La seconda sezione ( Dans les jardins de la géographie ) affronta un tema poco conosciuto nell'ambito degli strumenti didattici per l'apprendimento della disciplina, quello dei giardini geografici, luoghi concepiti come grandi carte en plein air . Besse analizza una serie di progetti prodotti fra la fine del XVIII e l'inizio del XIX secolo in Francia e destinati per lo più a sviluppare negli scolari la conoscenza del territorio e degli avvenimenti storici che hanno portato alla costituzione della Repubblica. Strumenti didattici che il geografo mette a disposizione dei pedagoghi, e nello stesso tempo dispositivi utili per la formazione di una coscienza politica dello Stato, questi giardini realizzano in maniera esemplare il programma insito in ogni carta geografica: grazie alla considerevole estensione e all'utilizzo di elementi naturali (la vegetazione e l'acqua) essi producono una rappresentazione mimetica del mondo in cui l'organizzazione delle varie regioni diviene immediatamente leggibile e di facile comprensione.

Nella terza sezione ( Géoramas ) si prende in esame la costruzione dei georami, edifici che conoscono un ampio successo nella prima metà del XIX secolo sia in Francia che in Inghilterra. Si tratta di grandi globi concavi, all'interno dei quali i visitatori potevano ammirare una rappresentazione a 360 gradi del planisfero. Apprezzati da geografi come Alexander von Humboldt e Elysée Reclus essi si configurano come utili strumenti per l'apprendimento della geografia poiché permettono di superare i limiti tecnici e percettivi della carta piana e «riuniscono le condizioni pedagogiche e psicologiche di una comprensione verosimile della grandezza del mondo terrestre» (p. 232).
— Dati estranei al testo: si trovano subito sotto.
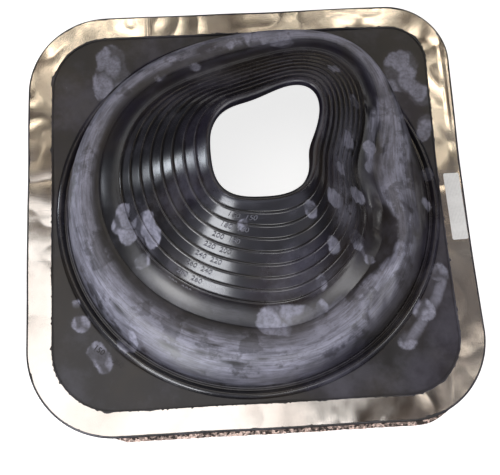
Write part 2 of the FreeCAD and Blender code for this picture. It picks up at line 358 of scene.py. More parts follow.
def finish_piece(bm, name, material, sharp=38):
    """Mesh object from a bmesh, shaded smooth up to the sharp angle, riding on the part."""
    piece = as_object(bm, name)
    mesh = piece.data
    for used in LAYERS:
        if used in mesh.attributes and used != "gloss":
            mesh.attributes.remove(mesh.attributes[used])
    mesh.shade_smooth()
    mesh.set_sharp_from_angle(angle=radians(sharp))
    mesh.materials.append(material)
    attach(piece, "root")
    return piece


# ---- folds pressed into the right side: points in mm, width and height in mm --------------
CREASES = (
    (((141, 40), (134, -7), (141, -22), (145, -50), (136, -72), (115, -84), (95, -102), (88, -122)),
     8.0, 6.0),
    (((163, 18), (165, -20), (168, -40), (168, -66), (163, -95), (146, -132)), 3.0, -2.6),
    (((113, 95), (128, 70), (132, 45), (127, 22)), 3.0, -2.2),
    (((152, 60), (158, 30), (157, -5), (160, -40)), 2.6, 1.8),
    (((152, -62), (150, -85), (140, -108), (124, -128)), 3.2, 2.0),
    (((108, -100), (104, -118), (110, -135)), 3.0, -2.2),
    (((128, -84), (120, -104), (122, -125)), 3.0, -1.8),
)
HOLLOW = (118, -38, 14, 6.0)

# ---- long wipes of powder: points and half width in mm, strength ---------------------------
WIPES = (
    (((136, 108), (145, 72), (144, 40), (137, 8), (137, -22)), 15, 1.0),
    (((134, 30), (137, -8), (144, -30), (144, -52), (135, -72), (115, -87), (97, -103), (88, -130)), 9, 1.0),
    (((186, -70), (172, -102), (154, -126), (136, -150)), 6, 0.6),
    (((128, 84), (119, 54), (116, 12)), 5, 0.8),
)

# ---- powder film along the rings: azimuth, key radius in mm, spreads, strength --------------
FILM = (
    (150, 163, 34, 11, 1.0), (185, 163, 22, 12, 1.0), (215, 163, 20, 12, 0.85), (245, 162, 20, 14, 0.75),
    (275, 162, 18, 15, 0.8), (300, 158, 14, 14, 0.6), (115, 164, 22, 11, 1.0), (90, 161, 18, 12, 0.95),
    (68, 156, 15, 14, 0.95), (42, 152, 13, 14, 0.8), (20, 158, 12, 12, 0.5), (0, 166, 14, 7, 0.5),
    (-20, 166, 12, 7, 0.45), (-40, 165, 14, 9, 0.45), (-62, 150, 9, 12, 0.6), (165, 158, 22, 9, 0.6),
    (100, 135, 40, 5, 0.25), (255, 132, 20, 8, 0.3), (5, 95, 26, 24, 0.5), (-32, 95, 14, 20, 0.45),
    (300, 120, 14, 8, 0.35), (210, 118, 14, 7, 0.4),
)

# ---- hand prints and pats of powder: x, y, reach in mm, strength ------------------------------
PRINTS = (
    (-132, 168, 15, 0.9), (-125, 148, 12, 0.8), (-140, 145, 11, 0.8), (-142, 128, 8, 0.7),
    (-175, 138, 7, 0.4), (-172, 118, 6, 0.3), (165, 148, 16, 1.0), (160, 128, 12, 0.8),
    (182, 112, 12, 0.9), (184, 82, 9, 0.8), (178, 68, 8, 0.7), (178, 25, 8, 0.7),
    (172, -8, 8, 0.6), (-164, -108, 9, 0.9), (-150, -134, 9, 0.9), (-142, -148, 8, 0.8),
    (-168, -88, 6, 0.5), (178, -75, 11, 0.7), (160, -112, 12, 0.8), (142, -140, 11, 0.7),
    (150, -192, 16, 0.35), (15, 167, 11, 1.0), (42, 161, 12, 0.8), (-10, 160, 8, 0.5),
    (-118, -12, 7, 0.7), (-122, -25, 8, 0.9), (-114, -38, 8, 0.8), (-98, -28, 9, 0.9),
    (-90, -44, 8, 0.9), (-102, -62, 9, 0.7), (12, -122, 12, 1.0), (28, -124, 12, 1.0),
    (44, -120, 9, 0.8), (60, -112, 7, 0.7), (-10, -52, 5, 0.7), (50, -40, 7, 0.8),
    (74, -25, 8, 0.9), (84, 8, 8, 0.6), (92, 38, 9, 0.7), (100, -10, 9, 0.8),
    (96, -52, 9, 0.8), (118, 42, 7, 1.0), (118, 22, 7, 1.0), (104, 80, 8, 0.6),
    (72, -62, 8, 0.7), (60, -92, 8, 0.6), (108, -68, 7, 0.6), (86, 112, 9, 0.5),
    (-45, 135, 10, 0.5), (-80, 128, 10, 0.4), (-120, -128, 10, 0.9),
)

# ---- strokes wiped clean along the rings: azimuth, key radius in mm, spreads, strength --------------
STROKES = (
    (206, 166, 5, 1.2, 0.6), (213, 163, 3, 1.0, 0.6), (221, 168, 4, 1.3, 0.7), (233, 164, 3, 1.2, 0.6),
    (241, 169, 4, 1.2, 0.7), (252, 166, 3, 1.3, 0.6), (262, 168, 4, 1.2, 0.6), (271, 165, 3, 1.2, 0.6),
    (229, 157, 5, 1.0, 0.5), (238, 161, 4, 1.0, 0.6), (247, 155, 4, 1.1, 0.5), (256, 160, 3, 1.0, 0.6),
    (187, 168, 6, 1.3, 0.5), (104, 157, 5, 4.0, 0.8), (97, 167, 4, 2.2, 0.7), (84, 162, 5, 2.0, 0.6),
    (29, 160, 5, 3.0, 0.6), (8, 158, 4, 3.0, 0.5), (126, 157, 6, 2.0, 0.5), (140, 163, 8, 1.2, 0.5),
)


def film_at(azimuth, key):
    """Strength of the powder film at a station of the moulding."""
    total = 0.0
    for centre, radius, spread, reach, strength in FILM:
        total += strength * bump(azimuth, centre, spread) * exp(-((key - radius * MM) / (reach * MM)) ** 2)
    total = min(total, 1.0)
    for centre, radius, spread, reach, strength in STROKES:
        total -= strength * bump(azimuth, centre, spread) * exp(-((key - radius * MM) / (reach * MM)) ** 2)
    return max(total, 0.0)


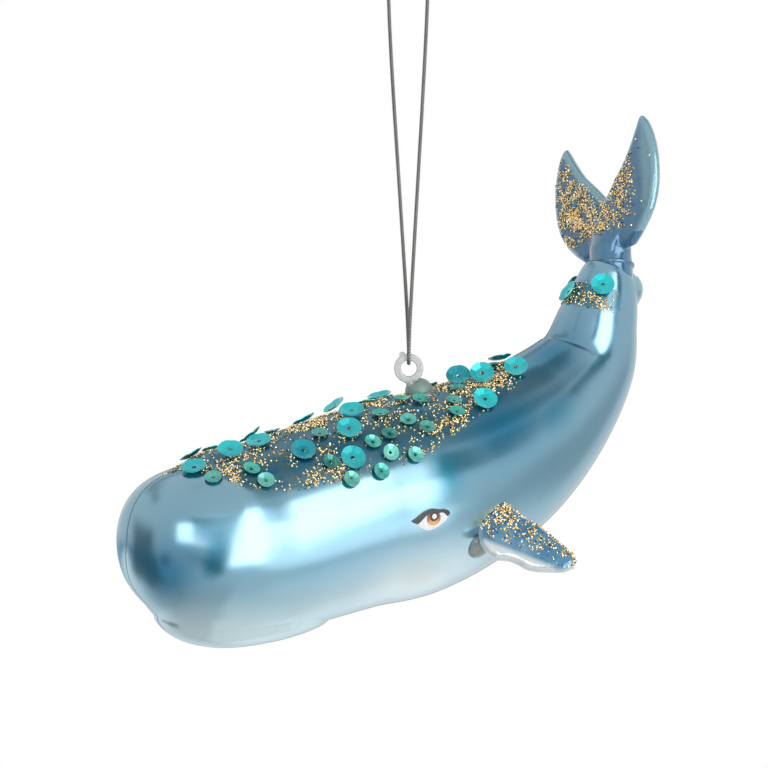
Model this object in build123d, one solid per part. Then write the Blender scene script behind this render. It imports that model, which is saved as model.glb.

All'interno dei georama la finzione del viaggio immaginario acquista la dimensione del paesaggio che circonda lo spettatore: grazie ad un sistema d'illuminazione artificiale, i visitatori sono calati in una realtà apparentemente distaccata da quella esterna. Prive di un punto di vista prestabilito, le rappresentazioni geografiche dei georama permettono una percezione immediata e totale della superficie della terra.